Dieser frühe Frühling bringt alles durcheinander. So findet mein erstes Saisongespräch mit meinem Nachbarn nicht wie all die vergangenen Jahre in luftiger Höhe, sondern im Bus statt. Er habe sich früher pensionieren lassen, da es in seiner „Bude“ gerade ein Sonderangebot für Pensionierungswillige gegeben habe. Nun sei er oft im Luzernischen, helfe seinem Bruder mit den Kühen und dem Holz. Das „Heimet“ sei stotzig und die Nichten und Neffen am Studieren. Auch wolle er sich mehr Zeit zum Lesen nehmen. Einmal habe er im „Das Beste“ die gekürzte Version einer Geschichte gelesen. Seit Jahren suche er das Original, sei deshalb schon in einer Buchhandlung gewesen, wo man ihm aber nicht habe helfen können. Er wisse nur, dass die Geschichte „Das Vermächtnis“ heisse.

Handwäsche

Pro Jahr spreche ich viermal mit meinem Nachbarn zur Linken. Ich weiss, das ist wenig, hängt aber keinesewegs mit der vielzitierten Anonymität im Block zusammen. Herr J. kann den Zeitpunkt unserer saisonalen Plauderei selber auswählen. Dazu beugt er sich gefährlich weit über die Balkonbrüstung und erteilt mir Ratschläge, wie ich meinen Balkon klinisch rein und frei von jeglichem Unkräutlein halten könnte.

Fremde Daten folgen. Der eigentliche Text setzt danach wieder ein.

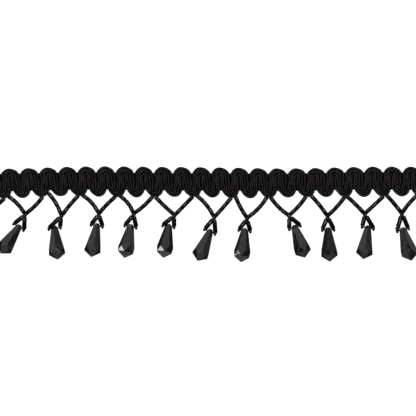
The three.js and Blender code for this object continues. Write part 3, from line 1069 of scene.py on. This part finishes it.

Auf seiner Terrasse nimmt er jeden einzelnen Verbundstein aus dem Splitterbett, fegt ihn mit Schmierseifenwasser und einer weichen Bürste. Den Splitter schaufelt er in ein Löcherbecken, wäscht die Steinchen einzeln, passt auf, dass er dabei nicht ein Sämchen Unkraut übersieht und setzt das Ganze in nächtlicher Fleissarbeit wieder zusammen. Auch seine Kupfervögel auf dem Geländer pflegt er sorgsam, kontrolliert besonders die Halterungen, denn er möchte nicht, dass jemandem aus 40 Meter Höhe ein Rabe oder eine Wildente auf den Kopf fallen.

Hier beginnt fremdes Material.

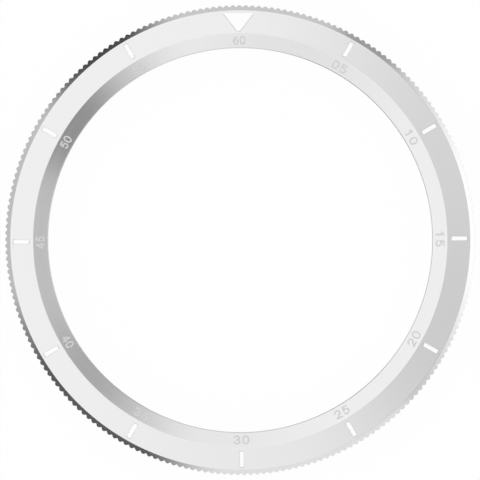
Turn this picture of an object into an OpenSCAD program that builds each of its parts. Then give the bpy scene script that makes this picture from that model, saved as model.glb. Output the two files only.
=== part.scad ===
// Rotating timing bezel of a diver's watch, seen as it comes off the bench: a seat
// ring that presses over the neck of the watch case, and a coin-edged ring that
// clicks round on it and carries a two-sloped insert with luminous markers.
// All sizes are in millimetres. The origin is the centre of the seat ring's lower
// face, +Z points at the wearer and +Y at the sixty-minute marker.

/* [Ring] */
// Diameter of the seat ring's bore, which is pressed over the case neck
bore_d = 32.7; // [28:0.1:38]
// Thickness of the skirt, out to the tips of the coin edge
skirt_t = 0.7; // [0.6:0.05:0.9]
// Radial width of the sloped rim between the insert and the tips
rim_w = 0.47; // [0.35:0.01:0.6]
// Slope of the rim
rim_angle = 40; // [30:1:50]
// Gap between the skirt's lower edge and the case
skirt_lift = 0.3; // [0.15:0.05:0.5]
// Size of the chamfer under the skirt
skirt_chamfer = 0.3; // [0.1:0.05:0.5]

/* [Coin edge] */
// Number of teeth round the coin edge
edge_teeth = 225; // [180:15:240]
// Angle from sixty minutes to the nearest tooth, clockwise
edge_turn = 0.24; // [0:0.02:1.6]
// Depth of the coin edge from tip to valley
edge_depth = 0.18; // [0.12:0.01:0.2]
// Share of the pitch that the round bead of a tooth fills
bead_share = 0.78; // [0.7:0.02:1]

/* [Seat ring] */
// Thickness of the flange that lies on the case
flange_t = 0.5; // [0.4:0.05:0.8]
// Wall of the neck that the bezel turns on
neck_wall = 0.95; // [0.8:0.05:1.05]
// Gap between the flange's rim and the skirt
flange_gap = 0.15; // [0.1:0.01:0.3]
// Chamfer at the neck's upper and lower edges
neck_chamfer = 0.08; // [0.03:0.01:0.1]

/* [Running fit] */
// Radial clearance between the neck and the bezel ring
running_gap = 0.05; // [0.02:0.01:0.08]
// Wall of the collar that runs round the neck
collar_wall = 0.5; // [0.45:0.05:0.6]
// Gap between the flange and the collar's lower edge
collar_lift = 0.2; // [0.15:0.05:0.3]

/* [Retaining wire] */
// Diameter of the sprung wire that holds the bezel ring on
wire_d = 0.36; // [0.28:0.02:0.4]
// Clearance round the wire in its grooves
wire_gap = 0.03; // [0.02:0.01:0.05]
// Metal of the collar under the wire's groove
wire_land = 0.25; // [0.2:0.05:0.4]
// Angle left open between the wire's two ends
wire_open = 9; // [4:1:30]

/* [Friction gasket] */
// Section diameter of the gasket in the neck's groove
gasket_d = 0.34; // [0.26:0.02:0.4]
// Clearance above, below and behind the gasket
gasket_gap = 0.02; // [0.01:0.01:0.04]
// Metal of the neck above the gasket's groove
gasket_land = 0.16; // [0.12:0.01:0.25]

/* [Ratchet] */
// Number of click positions in a full turn
clicks = 120; // [60:60:120]
// Height of the ratchet teeth
click_depth = 0.25; // [0.2:0.01:0.3]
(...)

Heute kam er zurück von den Kanaren. Es war dort windig und sehr warm.
Aber nun muss er sich wieder ans Steinewaschen machen, ist sichtlich enttäuscht, dass ich seine bewährte Methode der ökologischen Unkraut- und Schmutzvertilgung nicht übernehmen will.
Auf meinem Balkon gibt es ca. 1800 Verbundsteine!